I especially like this part:

We have to pay attention to our words, our status updates, because words (regardless of the length of the statement, and whether delivered in person or digitally) matter. We must be vigilant because we have a responsibility – not just to those we’re sure will hear what we say directly. We’re responsible to anyone who may experience the ripple.”  ~ Gwen Bell

I know I don’t have a lot of readers, but this is a reminder (of something I think I’ve been quite aware of for awhile) that we all have to think, and write, and post, and create as though we have the potential for lots and lots of readers.

This is part of the reason why I don’t tend to put people’s names in my posts; why my writing is always sort of vaguely about where I am, but never truly indicative of my exact location; and why, though this blog tends to be quite journal-ey in it’s essence, I try to write about ideas/connections to my life rather than the actual details OF my life.

Just sayin’ is all…

September 6, 2010

Drip Drop

(That’s the sound of my sweat literally dripping from my hair and my chin and the BOTTOMS OF MY EARS… this humidity is disgusting).

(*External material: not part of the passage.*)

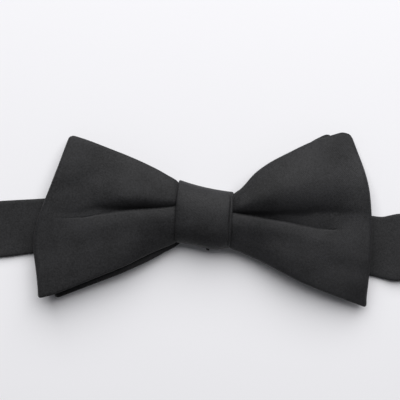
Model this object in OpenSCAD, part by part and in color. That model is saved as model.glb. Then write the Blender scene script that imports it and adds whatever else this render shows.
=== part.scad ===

So I recently wrote that I’m going to start running from my demons, and it actually got me to start running (jogging, really)… full stop.   I go out for a run when I’m lonely. I run when I’m jealous or agitated or sad.  But I also run when I need to wake up or tire myself out.  I run when I am happy or content or feeling silly or ecstatic.

Just need to work on my distance… but until I decide to go longer/further/faster/stronger… I will continue to notice the development of the late summer blooms that are rampant in my neighbourhood, and I will continue to scour for sweet garbage-day wooden furniture scores!

I love where I live.

September 6, 2010

Humzingerbird

In Pointe au Baril…

Hummingbirds are seemingly dainty, gentile creatures… until you are sipping tea on a windy cottage porch, near their  sugar.water.red.plastic.bird.feeder.thingy and they (mis?)take you for a threat and they dive-bomb past your ear… close enough that you can feel the faint, but definite, wind shift from their ridiculously tiny, rapid wings. It’s loud. And not loud in the way that air-show planes invade your headspace, but loud in that way that mosquitoes get right, disgustingly, annoyingly close to your ears when you’re desperately trying to sleep in a silent tent on a silent night in the hot, hot heat of mid-summer.

Anyway, point is that hummingbirds are close to magical, and are exquisitely pretty, but they scare me the way that mice scare elephants.

Did I just call myself fat?

September 1, 2010

Four Levels of Social Entrapment

OH MY GOD THIS IS GOLD.

The THIS that I refer to is a piece on Hyberbole & A Half about the 4 levels of extremely awkward social situations:

Level 1: Brief encounters with kind-of friends

You know what she’s talking about… you met once at a party… it wasn’t that great… you don’t really give a flying shit about them… it’s awkward, but neither of you really want to engage with each other, so it won’t last long.

Level 2: Forced proximity

There are many of these types: you go to the library at the same time, you take the same elevator in the morning, you have the same pee schedule at work.  You are in the same physical space and you have no desire to speak to each other… but you can’t stop yourself.

Level 3: The Trap

Hers is the best example; you go out for a solo coffee or brunch or something, and you just want to read, or write, or space out sans company… but someone who ALWAYS wants to talk enters your luxury space and takes that lovely alone time away from you…

Level 4: Well-intentioned social terrorism

HAH!  ’Just thought I’d pop by for a visit.’   … ‘I brought you some wine.’   … ‘I was in your neighbourhood and saw your lights on… and looked in your window and saw you sitting there… breathing.’   um… yeah.

ANYWAY… I  don’t know how she (the creator of this deliciously amazing blog; Allie) does it, but she just keeps churning out these hilariously accurate depictions of real-life situations such as

- learning to ride and fall off a bicycle

- making a sandwich

- trying to be a productive, list-crosser-offing adult

Basically, her raw, pixelly drawings are brilliant and are accompanied by long-winded but AMAZING descriptions of the phenomenon/situation she describes.

Make this blog part of your weekly routine.  So funny.